李斯特說:“也就是說,現在的情況應該很糟糕。本來2號的出現,具有一種災難性的效果,但是有1號的存在,等於保留了一線希望。但是隨著3號的加入,這最後的希望也有可能會被毀滅。用很多宗教的語言來說,這是死神的舞步。”
“我被你們攪昏了。”這時,那個頭髮稀少的中年人拍了一下自己手邊的沙發扶手,說:“我不想再聽你們說什麼123,321,還有什麼初步推斷之類的論調,我只想知道,你們所說的這種病毒,到底是從哪里來的,現在是什麼狀況,到最後究竟會造成什麼惡果。不要給我說你們的推測和假設,我要的是實際的,現有的證據!證據!”
“你想要什麼樣的證據?”李傑冷冷的反問:“是大街上隨處可見的咬人的喪屍?還是整個世界因此毀滅的廢墟?”
“喪屍?毀滅?廢墟?”中年男人站起來,盯著李傑說:“你這是在危言聳聽,或者說,簡直就是妖言惑眾!”
“鄭副市長。”古裂趕緊出來打圓場說:“淡定,淡定啊。”
那個不怎麼像中年的中年男人,是古裂的老上司,分管這個城市公檢法系統的副市長林森。而那個正在大為光火的很像中年男人的中年男人,則是另一個副市長,主管全市衛生系統的鄭保國。
李傑壓根就沒有想過,自己這樣一個普通的升鬥小民,竟然也有機會和本市的兩位副市長坐在一起。兩個人口上千萬的大都市的副市長,對於一般老百姓而言,那都是神一樣的人物了吧?三生有幸,簡直是三生有幸。李傑是這麼在心裏自嘲的。不過,對他而言,這些人是什麼身份,壓根就不重要。當病毒肆虐的時候,不要說什麼副市長,就是什麼總統、首相,也照樣有第一波感染就中毒死掉或者變異的。

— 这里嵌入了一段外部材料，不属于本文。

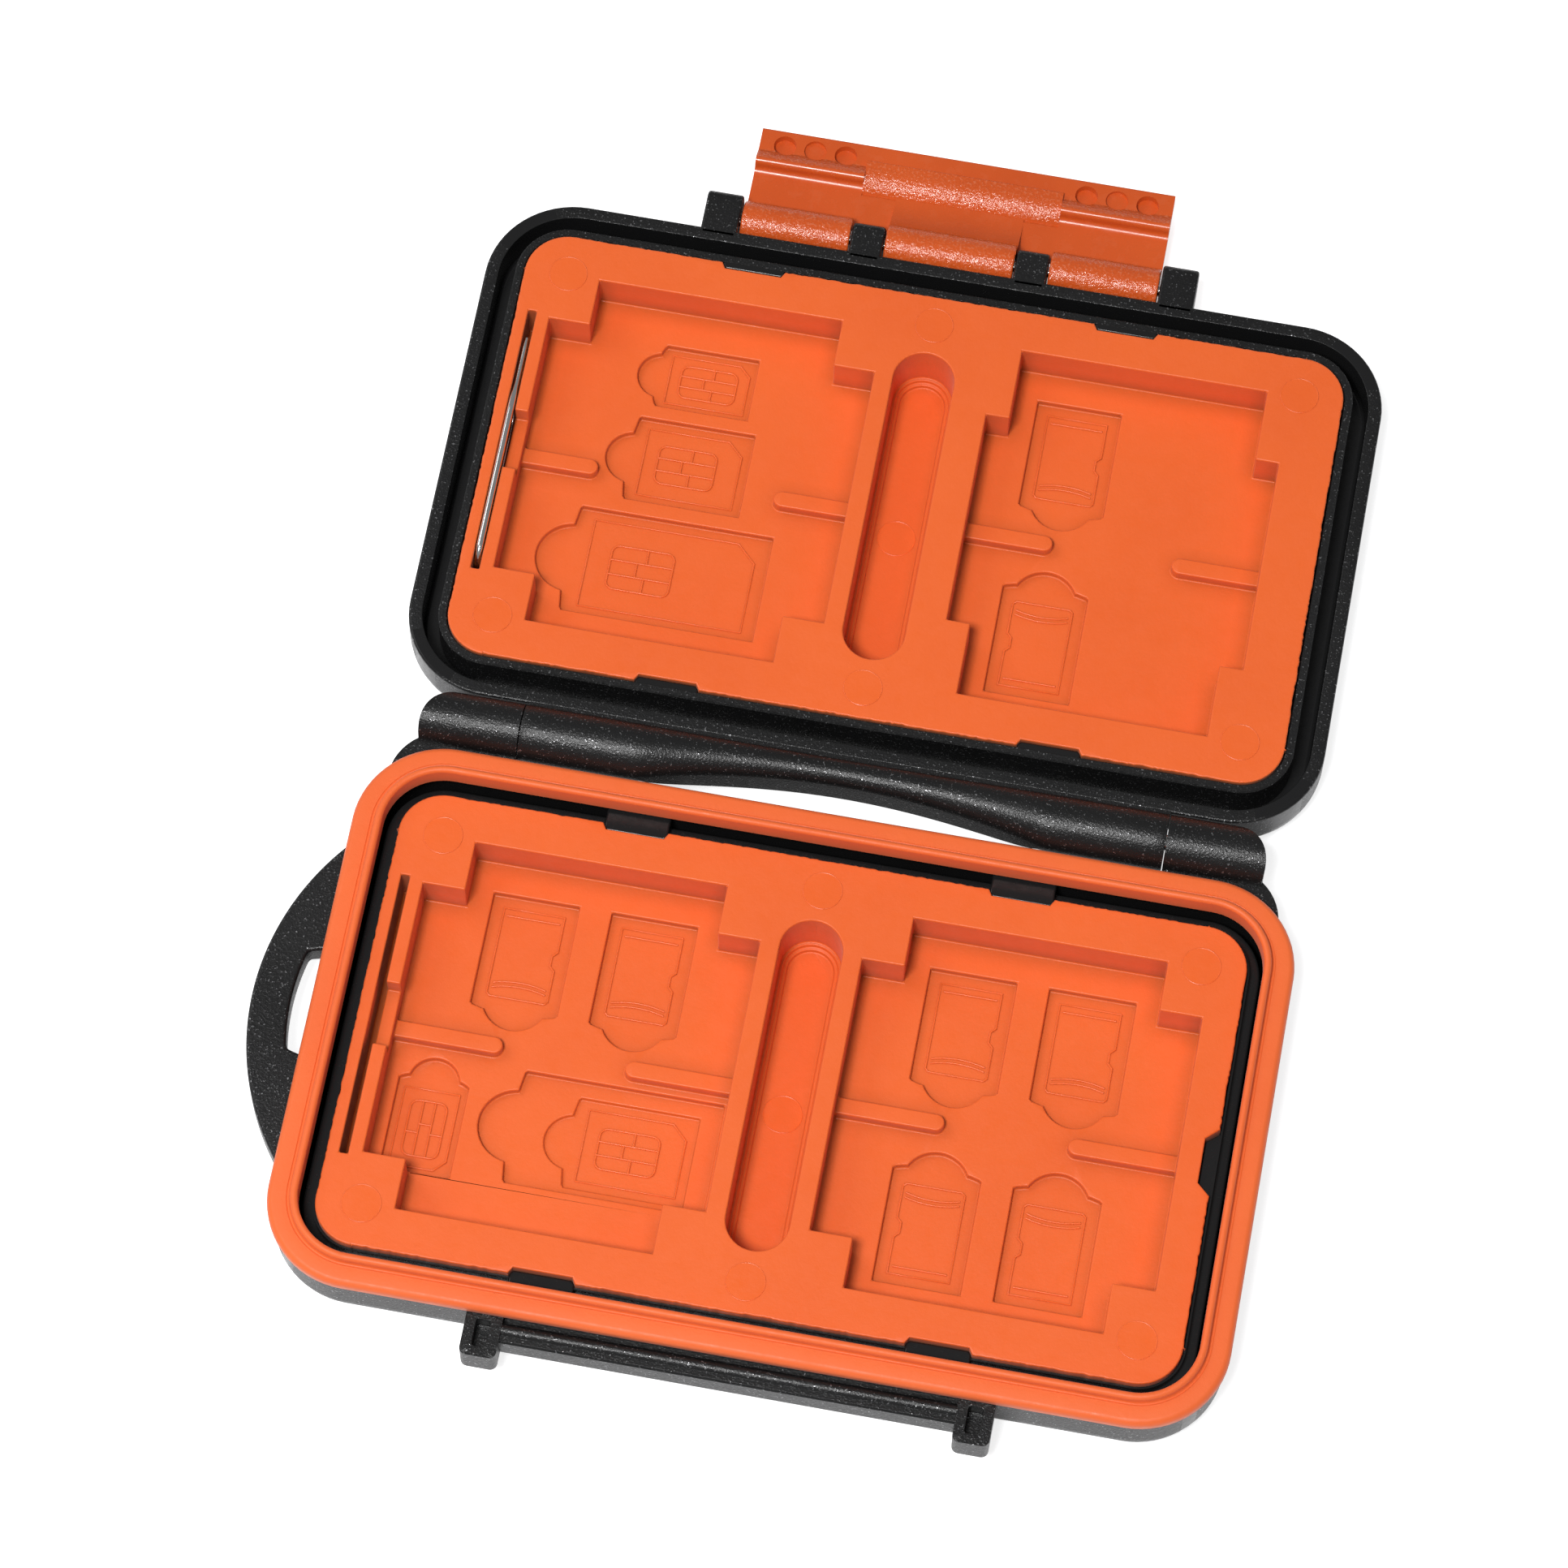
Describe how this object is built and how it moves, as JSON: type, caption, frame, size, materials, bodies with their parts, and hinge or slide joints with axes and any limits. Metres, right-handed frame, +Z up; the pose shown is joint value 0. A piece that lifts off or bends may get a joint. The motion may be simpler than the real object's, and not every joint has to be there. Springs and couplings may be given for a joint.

“林副市長。”鄭保國沒有搭理古裂的圓場,轉頭看著林森,說:“今天市委有個很重要的會議,你那麼著急的把我拉過來,就是為了聽一個副高職稱都沒有拿到的年輕醫生,還有幾個身份不明的人說什麼病毒和末日的嗎?老實說,我覺得你我的時間都十分寶貴,咱們市的治安狀況最近非常不理想吧?而我,關於夏季防疫工作的各種會議和資料,還有今年的社區醫院的建設材料……每天給我48個小時,我也忙不過來呢!”
林森笑了笑,看了一眼仍在閉目養神的司徒教授,其實剛才鄭保國的話未免也太忽略他這位大教授了,不過,老人家似乎涵養很好,現在也沒有說明什麼的意思。那麼,還能怎麼樣呢?
“不好意思。”林森對鄭保國說:“可能是我考慮欠周了,這樣吧,常委那個會,王書記萬一點名的話,你老兄可要好好的為我掩飾一下。我再留下來,聽聽專家的意見。”
鄭保國半笑不笑的說:“哦,林副市長莫非想和我換個位置?”
林森擺了擺手說:“我哪有那個本事啊。這裏面牽涉到幾起兇殺案,不把它解開,也是我的失職啊。”